Concerto pour luth en ré majeur, RV 93

« Gelido in ogni vena » (Il Farnace)

« Gelosia, tu già rendi l’alma mia » (Ottone in Villa)

Concerto pour violoncelle en sol mineur, RV 416

« Agitata da due venti » (Griselda)

Léa Desandre, mezzo-soprano
Ensemble Jupiter

Thomas Dunford, luth et direction
Sophie Gent, violon
Théotime Langlois de Swarte, violon
Jérôme Van Waerbeke, alto
Cyril Poulet, violoncelle
Hugo Abraham, contrebasse
Jean Rondeau, clavecin et orgue
Peter Whelan, basson

 

 

La Seine Musicale, dimanche 11 octobre 2020

Après l’album paru en 2018, l’Ensemble Jupiter est venu présenter son programme consacré à Vivaldi à La Seine Musicale, en compagnie de la mezzo-soprano Léa Desandre. Créé et dirigé par Thomas Dunford, la formation rassemble de jeunes musiciens de la scène baroque. Si une grande partie du concert est dédié à des « tubes » de la musique vocale vivaldienne, le programme comporte également trois concertos (pour basson, luth et violoncelle) qui permettent d’entendre certains musiciens en tant que solistes. Malgré tout, c’est une impression de collectif, de cohésion qui prime au sein de l’ensemble, qui ne manque pas de qualités musicales et expressives, ni d’esprit d’équipe.

 

Lea Desandre, Ensemble Jupiter, répétition Salle Gaveau © Stéfan Brion

On l’oublie parfois, mais consacrer tout un récital à Antonio Vivaldi – et notamment à sa musique vocale – n’est pas toujours allé de soi.
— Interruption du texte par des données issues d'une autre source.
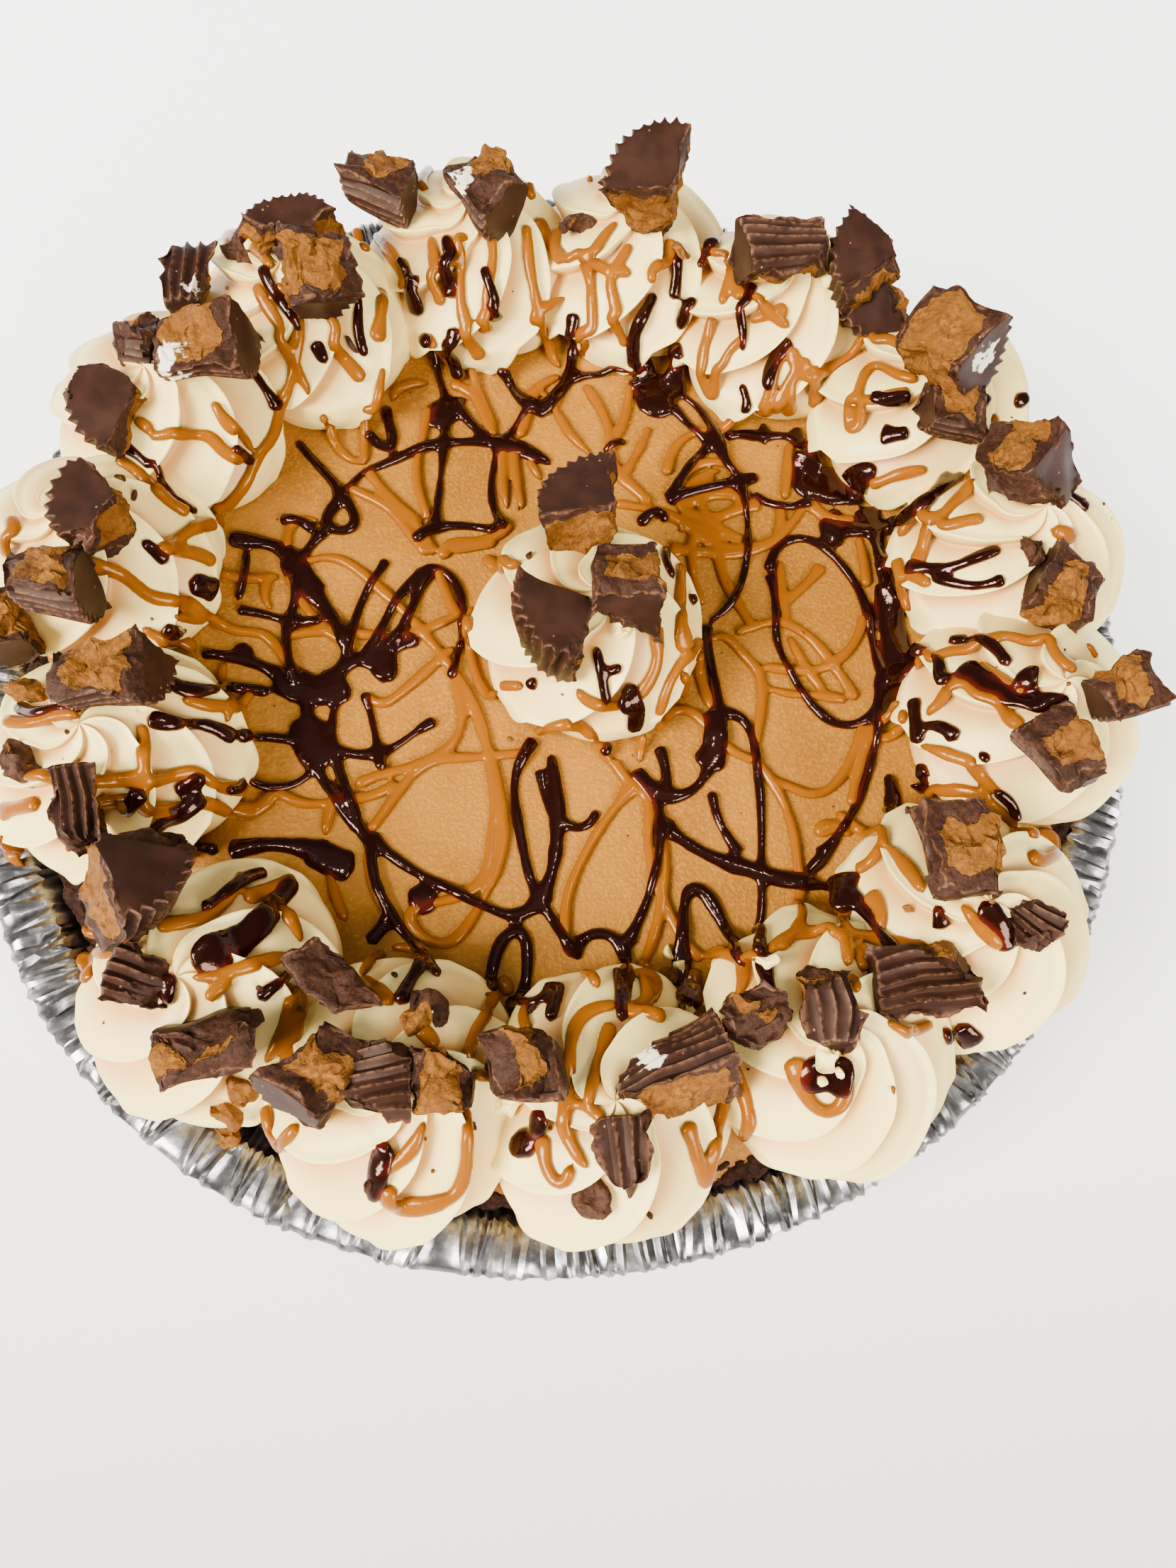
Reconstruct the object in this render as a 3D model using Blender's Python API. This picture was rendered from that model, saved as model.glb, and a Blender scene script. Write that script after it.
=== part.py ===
"""Peanut butter pie in its foil pan.

A chocolate crumb crust lines the pan and holds a peanut butter filling with drizzle on it.
Whipped cream rosettes stand in a ring on its edge, with one in the middle, and pieces of
peanut butter cups are pressed into them. The pan stands on z = 0 with its axis on z.
"""
import math
import random

import bmesh
import bpy
from mathutils import Matrix, Vector

# Lengths are in millimetres here and in metres in the meshes
MM = 0.001
GAP = 0.35

# Foil pan
PAN_RIM_RADIUS = 122.0
PAN_RIM_HEIGHT = 30.0
PAN_BASE_RADIUS = 88.0
PAN_WALL_TOP_RADIUS = 111.5
FOIL_THICKNESS = 0.5
PLEATS = 60
PLEAT_DEPTH = 0.8

# Crust and filling
CRUST_THICKNESS = 5.0
CRUST_COLUMNS = 56
FILLING_RISE = 3.0
FILLING_SHOULDER_RADIUS = 98.0

# Cream rosettes
ROSETTE_HEIGHT = 27.0
ROSETTE_HALF_WIDTH = 25.5
ROSETTE_HALF_LENGTH = 24.0
ROSETTE_FOLDS = 6
ROSETTE_TWIST = math.radians(50)
FOLD_DEPTH = 0.15
COLUMNS_PER_FOLD = 3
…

Il y a vingt ans, Cecilia Bartoli défrichait ce répertoire encore méconnu ; mais après seulement deux décennies de redécouvertes, on peut déjà qualifier de « tubes » les airs proposés dans ce récital signé Léa Desandre et l’Ensemble Jupiter à la Seine Musicale.
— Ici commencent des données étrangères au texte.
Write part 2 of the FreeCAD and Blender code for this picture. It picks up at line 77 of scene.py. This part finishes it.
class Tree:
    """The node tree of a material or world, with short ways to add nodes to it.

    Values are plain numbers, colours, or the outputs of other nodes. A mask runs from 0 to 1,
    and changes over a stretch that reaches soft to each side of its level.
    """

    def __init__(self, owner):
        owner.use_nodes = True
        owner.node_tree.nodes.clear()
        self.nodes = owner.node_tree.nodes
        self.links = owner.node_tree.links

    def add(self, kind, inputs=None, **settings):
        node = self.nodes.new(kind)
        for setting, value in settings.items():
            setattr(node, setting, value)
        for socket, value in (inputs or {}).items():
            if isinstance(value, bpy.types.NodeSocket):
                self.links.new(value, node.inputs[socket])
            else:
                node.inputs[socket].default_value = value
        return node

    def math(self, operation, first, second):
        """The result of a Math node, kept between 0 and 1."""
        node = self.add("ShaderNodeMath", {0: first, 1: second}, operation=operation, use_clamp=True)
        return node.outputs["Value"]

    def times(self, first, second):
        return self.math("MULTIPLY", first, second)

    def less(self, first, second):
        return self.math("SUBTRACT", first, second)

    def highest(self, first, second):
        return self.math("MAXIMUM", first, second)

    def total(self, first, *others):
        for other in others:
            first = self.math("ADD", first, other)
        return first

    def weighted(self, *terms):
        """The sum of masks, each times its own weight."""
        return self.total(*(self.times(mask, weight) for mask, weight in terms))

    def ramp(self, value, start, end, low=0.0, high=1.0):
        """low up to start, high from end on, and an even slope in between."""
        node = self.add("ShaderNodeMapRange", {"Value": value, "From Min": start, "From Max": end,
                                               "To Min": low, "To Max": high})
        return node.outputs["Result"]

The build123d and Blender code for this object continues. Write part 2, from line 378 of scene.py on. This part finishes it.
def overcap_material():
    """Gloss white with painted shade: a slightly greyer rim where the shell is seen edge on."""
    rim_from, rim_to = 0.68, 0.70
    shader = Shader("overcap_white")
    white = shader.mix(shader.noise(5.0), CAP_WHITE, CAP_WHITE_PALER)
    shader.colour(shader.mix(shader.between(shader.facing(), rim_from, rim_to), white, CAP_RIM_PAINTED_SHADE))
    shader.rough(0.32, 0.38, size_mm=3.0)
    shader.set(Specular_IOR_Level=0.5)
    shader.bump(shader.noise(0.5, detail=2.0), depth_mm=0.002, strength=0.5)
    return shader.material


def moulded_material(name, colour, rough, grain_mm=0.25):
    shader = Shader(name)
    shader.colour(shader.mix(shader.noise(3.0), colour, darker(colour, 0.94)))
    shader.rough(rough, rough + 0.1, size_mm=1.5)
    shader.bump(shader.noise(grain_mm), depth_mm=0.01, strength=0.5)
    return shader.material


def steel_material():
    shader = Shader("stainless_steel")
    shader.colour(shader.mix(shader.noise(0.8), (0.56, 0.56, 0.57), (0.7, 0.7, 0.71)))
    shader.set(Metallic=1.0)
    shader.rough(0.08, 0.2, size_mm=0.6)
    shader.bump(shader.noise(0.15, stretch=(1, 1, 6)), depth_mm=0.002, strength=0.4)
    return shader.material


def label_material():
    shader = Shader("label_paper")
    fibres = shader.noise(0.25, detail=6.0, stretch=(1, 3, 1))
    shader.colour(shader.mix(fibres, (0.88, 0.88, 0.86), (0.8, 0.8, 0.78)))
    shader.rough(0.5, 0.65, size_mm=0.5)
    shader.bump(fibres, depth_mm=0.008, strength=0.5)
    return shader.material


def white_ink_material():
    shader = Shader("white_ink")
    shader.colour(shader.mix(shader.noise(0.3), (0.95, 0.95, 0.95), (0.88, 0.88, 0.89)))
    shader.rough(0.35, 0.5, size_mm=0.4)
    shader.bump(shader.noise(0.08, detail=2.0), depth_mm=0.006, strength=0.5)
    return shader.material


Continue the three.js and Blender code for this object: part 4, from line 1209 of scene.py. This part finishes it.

Ce concert fait suite à un album paru en 2018 chez Alpha qui a permis de mettre sur le devant de la scène un ensemble jeune – et constitué de jeunes musiciens : des noms désormais incontournables de la scène baroque et connus du grand public s’y côtoient, tels que Thomas Dunford, Jean Rondeau, Théotime Langlois de Swarte ou encore la mezzo-soprano Léa Desandre. Mais l’Ensemble Jupiter se présente aussi, assez simplement, comme un groupe d’amis musiciens ayant décidé de faire de la musique ensemble : de là sans doute ce mélange de sérieux et de décontraction que l’on perçoit depuis le public, ainsi que l’impression de cohésion qui s’en dégage. Solistes ou non, le collectif est là.
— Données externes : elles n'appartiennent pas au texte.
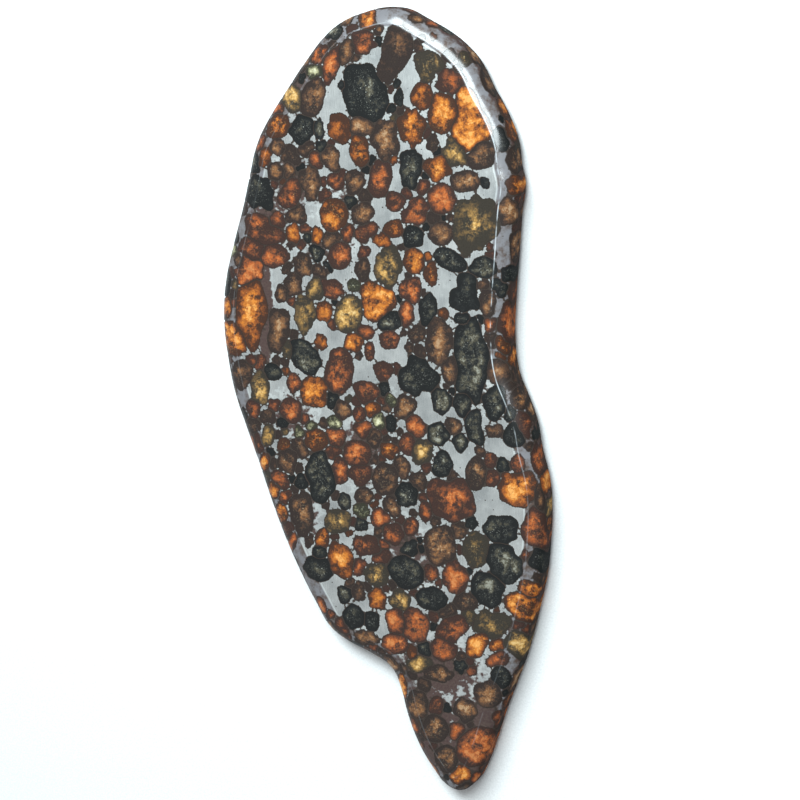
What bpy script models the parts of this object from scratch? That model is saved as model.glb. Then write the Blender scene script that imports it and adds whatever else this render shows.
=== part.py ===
"""A polished slice of a stony-iron (pallasite) meteorite, lying on its sawn back face.

The slice is one natural piece: olivine crystals grown together with a nickel-iron network, sawn to a slab,
ground round its rim and polished flush on both faces. It is modelled as one solid.
Metres, +Z up. The broad end points to +Y, and the origin is under the middle of the slice, on the back face.
"""
import math

import bmesh
import bpy

MM = 0.001

THICKNESS = 7.5 * MM  # sawn face to sawn face
BEVEL_WIDTH = 3.0 * MM  # from the crease on a face out to the rim, seen from above
BEVEL_DEPTH = 2.2 * MM  # how far the ground bevel drops from the face to the upright wall
CREASE_ANGLE = math.radians(30)  # where on its arc the bevel leaves the face, which leaves a faint crease
BEVEL_STEPS = 5  # straight steps along the bevel's arc
SPLINE_STEPS = 4  # straight steps between two outline points
WELD_DISTANCE = 0.01 * MM
SMOOTH_ANGLE = math.radians(14)

# The slice seen from above, in mm, clockwise from the top of the broad end: the photographed outline, with
# a point wherever it bends. Its box's middle is brought over the origin.
OUTLINE_MIDDLE = (0.45, 0.21)
BROAD_END = [
    (-3.2, 73.7), (1.7, 74.7), (4.9, 74.4), (8.2, 72.8), (14.1, 69.5), (16.9, 67.2),
    (19.3, 64.5), (21.7, 60.0), (24.3, 55.6), (26.6, 50.0),
]
RIGHT_SIDE = [
    (27.2, 45.8), (27.9, 42.6), (27.3, 37.0), (26.8, 29.5), (26.3, 22.1), (26.1, 13.5),
    (26.9, 7.6), (28.9, 2.8), (30.6, -1.6), (31.7, -7.0), (33.2, -12.7), (33.7, -18.5),
    (33.5, -24.5), (32.9, -31.0), (31.4, -38.0), (29.4, -46.0), (27.3, -52.0),
]
TAIL = [
    (24.9, -58.5), (23.2, -64.0), (21.4, -69.0), (19.6, -72.4), (17.2, -74.2), (14.2, -73.6),
    (11.2, -70.4), (8.2, -65.8), (5.8, -60.0), (4.4, -55.0),
]
LEFT_SIDE = [
    (2.6, -51.4), (-1.4, -49.0), (-6.8, -46.8), (-10.4, -44.4), (-13.3, -40.0), (-16.2, -34.9),
    (-19.3, -28.7), (-22.4, -21.3), (-25.4, -13.1), (-28.0, -6.3), (-30.5, 0.6), (-31.9, 7.0),
    (-32.8, 14.5), (-32.3, 22.5), (-30.6, 29.5), (-28.5, 36.7), (-27.1, 42.4), (-25.3, 49.2),
    (-22.6, 54.2), (-19.1, 59.2), (-14.8, 65.0), (-10.4, 70.0), (-7.0, 72.3),
]


def clear_scene():
    for thing in list(bpy.data.objects):
        bpy.data.objects.remove(thing)


def new_collection(name):
    group = bpy.data.collections.new(name)
    bpy.context.scene.collection.children.link(group)
    return group


def stone_material():
    """Dark amber-brown stone, polished."""
    finish = bpy.data.materials.new("polished_pallasite")
    finish.use_nodes = True
    shader = finish.node_tree.nodes["Principled BSDF"]
    shader.inputs["Base Color"].default_value = (0.13, 0.075, 0.045, 1.0)
    shader.inputs["Roughness"].default_value = 0.22
    shader.inputs["Metallic"].default_value = 0.3
    return finish


def rim_section():
    """The rim cut across, front crease to back crease, as (outwards, height above the middle)."""
    wall_top = THICKNESS / 2 - BEVEL_DEPTH
    reach = 1 - math.sin(CREASE_ANGLE)
    upper = []
    for step in range(BEVEL_STEPS + 1):
        turn = CREASE_ANGLE + (math.pi / 2 - CREASE_ANGLE) * step / BEVEL_STEPS
        outwards = BEVEL_WIDTH * ((math.sin(turn) - math.sin(CREASE_ANGLE)) / reach - 1)
        height = wall_top + BEVEL_DEPTH * math.cos(turn) / math.cos(CREASE_ANGLE)
        upper.append((outwards, height))
    lower = [(outwards, -height) for outwards, height in reversed(upper)]
    return upper + lower


def rim_guide(group):
    """The rim's cross-section as a guide curve, which is swept round the outline."""
    section = rim_section()
    curve = bpy.data.curves.new("rim_section", "CURVE")
    curve.dimensions = "2D"
    line = curve.splines.new("POLY")
    line.points.add(len(section) - 1)
    for point, (outwards, height) in zip(line.points, section):
        point.co = (-outwards, height, 0, 1)
    guide = bpy.data.objects.new("rim_section", curve)
    guide.hide_render = True
    guide.display_type = "WIRE"
    group.objects.link(guide)
    return guide


def outline_curve(guide, group):
    """The outline as a smooth closed curve, filled on both faces, with the rim swept round it."""
    places = BROAD_END + RIGHT_SIDE + TAIL + LEFT_SIDE
    curve = bpy.data.curves.new("outline", "CURVE")
    curve.dimensions = "2D"
    curve.resolution_u = SPLINE_STEPS
    curve.fill_mode = "BOTH"
    curve.bevel_mode = "OBJECT"
    curve.bevel_object = guide
    line = curve.splines.new("BEZIER")
    line.bezier_points.add(len(places) - 1)
    middle_x, middle_y = OUTLINE_MIDDLE
    for point, (x, y) in zip(line.bezier_points, places):
        point.co = ((x - middle_x) * MM, (y - middle_y) * MM, 0)
        point.handle_left_type = point.handle_right_type = "AUTO"
    line.use_cyclic_u = True
    outline = bpy.data.objects.new("outline", curve)
    group.objects.link(outline)
    return outline


def make_slice(group, guides):
    """The slice as one closed mesh, standing on its back face."""
    guide = rim_guide(guides)
    outline = outline_curve(guide, guides)
    bpy.context.view_layer.update()
    seen = outline.evaluated_get(bpy.context.evaluated_depsgraph_get())
    mesh = bpy.data.meshes.new_from_object(seen)
    mesh.name = "slice"
    work = bmesh.new()
    work.from_mesh(mesh)
    bmesh.ops.remove_doubles(work, verts=work.verts, dist=WELD_DISTANCE)
    bmesh.ops.translate(work, verts=work.verts, vec=(0, 0, THICKNESS / 2))
    bmesh.ops.recalc_face_normals(work, faces=work.faces)
    work.to_mesh(mesh)
    work.free()
    mesh.materials.clear()
    mesh.materials.append(stone_material())
    mesh.shade_smooth()
    mesh.set_sharp_from_angle(angle=SMOOTH_ANGLE)
    slab = bpy.data.objects.new("slice", mesh)
    group.objects.link(slab)
    bpy.data.objects.remove(outline)
    return slab


clear_scene()
make_slice(new_collection("pallasite_slice"), new_collection("guides"))
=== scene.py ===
import math
import random

import bpy
import numpy as np
from mathutils import Matrix, Vector
from mathutils.geometry import delaunay_2d_cdt
from mathutils.kdtree import KDTree


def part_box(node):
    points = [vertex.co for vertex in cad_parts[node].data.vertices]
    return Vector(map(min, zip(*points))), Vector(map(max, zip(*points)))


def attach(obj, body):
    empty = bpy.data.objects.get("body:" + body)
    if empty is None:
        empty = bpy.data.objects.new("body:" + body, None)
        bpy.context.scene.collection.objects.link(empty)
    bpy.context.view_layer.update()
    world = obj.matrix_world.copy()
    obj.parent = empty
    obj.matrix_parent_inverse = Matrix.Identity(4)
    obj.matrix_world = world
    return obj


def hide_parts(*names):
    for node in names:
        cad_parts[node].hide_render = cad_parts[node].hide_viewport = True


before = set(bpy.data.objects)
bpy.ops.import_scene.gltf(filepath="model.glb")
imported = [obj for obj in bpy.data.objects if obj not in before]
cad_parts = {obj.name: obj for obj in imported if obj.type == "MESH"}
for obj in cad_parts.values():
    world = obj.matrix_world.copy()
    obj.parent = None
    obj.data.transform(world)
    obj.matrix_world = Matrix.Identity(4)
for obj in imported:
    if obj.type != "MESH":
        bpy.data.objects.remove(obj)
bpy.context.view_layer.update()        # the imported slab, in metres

mm = 0.001

# The sawn slab's own sizes in mm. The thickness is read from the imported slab.
slab = {
    "thickness": (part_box("slice")[1].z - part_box("slice")[0].z) / mm,
    "bevelWidth": 3.0,
    "bevelDepth": 2.2,
    "creaseAngle": 30.0,     # degrees along the bevel's arc where it leaves the face
    "creaseSoft": 0.12,      # half the width of the line along the crease, where a highlight is painted
    "creaseRound": 0.7,      # how far into the face the polish rounds it
    "loopStep": 0.5,         # spacing of the crease line's points
    "wallTuck": 1.6,         # how far a crystal's hidden wall leans in under the rim
}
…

Une grande partie du concert est consacrée à la musique vocale de Vivaldi, avec sept extraits d’opéras ou de cantate. Léa Desandre y montre son affinité avec ce répertoire, et aussi l’adéquation de sa voix avec l’écriture vivaldienne. Elle possède la virtuosité indispensable à des airs tels que « Armatae face et anguibus » (Juditha triumphans) ou « Agitata da due venti » (Griselda), airs de bravoure dont elle traverse sans peine les difficultés et qui font toujours leur effet sur le public ; mais il y a surtout une douceur dans le chant de la mezzo-soprano qui se prête particulièrement à des airs tels que « Vedro con mio diletto » (Il Giustino) ou le très beau « Veni, veni me sequere fida » (Juditha triumphans), peut-être les pages où la voix s’épanouit le mieux. Si la chanteuse s’engage déjà bien dans l’émotion des personnages qu’elle incarne, on espère qu’elle continuera à développer ces qualités expressives pour que les mots aient encore plus d’impact, pour que les couleurs soient encore plus variées et que davantage de relief apparaisse au sein de la ligne.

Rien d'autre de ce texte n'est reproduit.